# Task directions:
Copy every line, leaving nothing out and adding nothing.
-=-=-
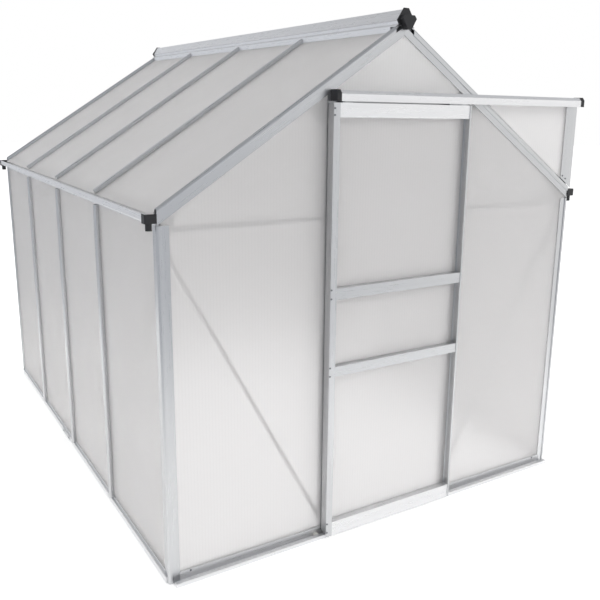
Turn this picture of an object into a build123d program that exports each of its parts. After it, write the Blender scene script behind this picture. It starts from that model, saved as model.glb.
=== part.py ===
from build123d import *
import os
from math import atan2, cos, degrees, hypot, radians, sin, tan

# A walk-in greenhouse: an aluminium frame glazed with twin-wall panels, and one sliding door.
# Millimetres. X runs across the front, Y from the front to the back, Z up from the ground.

# The frame, between the outer faces of its walls
frame_width = 1900
frame_length = 2520
eave_height = 1315
roof_pitch = 33.5
frame_depth = 30
side_bays = 4
front_bay = 665

# Sheets, section walls and the room between pieces
panel_thickness = 4
section_wall = 2
flange_thickness = 2
seat_gap = 0.3
edge_room = 1.5

# Corner posts
corner_leg = 40
corner_tube = 12
corner_round = 8
corner_step = 3

# Glazing bars: the side walls' posts and the roof's bars
bar_rise = 13
bar_round = 6
bar_web = 3
bar_flange = 26
bar_channel = 14
bar_lip = 3
side_post_width = 30
roof_bar_width = 25

# Posts of the two gable walls
gable_post_centre = 310
gable_post_width = 28

# Base rails
sill_height = 23.7
sill_flange_top = 36
sill_ledge = 8
sill_joint = 0.6
guide_reach = 34
guide_floor = 2.5
guide_groove = 17
guide_lip_height = 15
guide_end = 936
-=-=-
# Output:
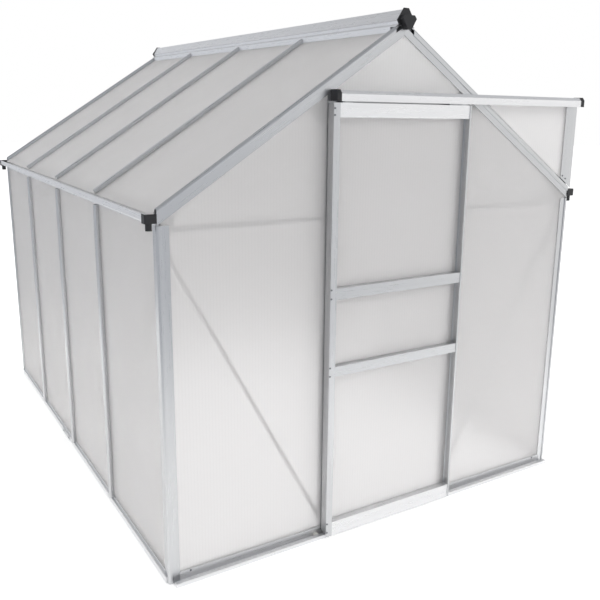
Turn this picture of an object into a build123d program that exports each of its parts. After it, write the Blender scene script behind this picture. It starts from that model, saved as model.glb.
=== part.py ===
from build123d import *
import os
from math import atan2, cos, degrees, hypot, radians, sin, tan

# A walk-in greenhouse: an aluminium frame glazed with twin-wall panels, and one sliding door.
# Millimetres. X runs across the front, Y from the front to the back, Z up from the ground.

# The frame, between the outer faces of its walls
frame_width = 1900
frame_length = 2520
eave_height = 1315
roof_pitch = 33.5
frame_depth = 30
side_bays = 4
front_bay = 665

# Sheets, section walls and the room between pieces
panel_thickness = 4
section_wall = 2
flange_thickness = 2
seat_gap = 0.3
edge_room = 1.5

# Corner posts
corner_leg = 40
corner_tube = 12
corner_round = 8
corner_step = 3

# Glazing bars: the side walls' posts and the roof's bars
bar_rise = 13
bar_round = 6
bar_web = 3
bar_flange = 26
bar_channel = 14
bar_lip = 3
side_post_width = 30
roof_bar_width = 25

# Posts of the two gable walls
gable_post_centre = 310
gable_post_width = 28

# Base rails
sill_height = 23.7
sill_flange_top = 36
sill_ledge = 8
sill_joint = 0.6
guide_reach = 34
guide_floor = 2.5
guide_groove = 17
guide_lip_height = 15
guide_end = 936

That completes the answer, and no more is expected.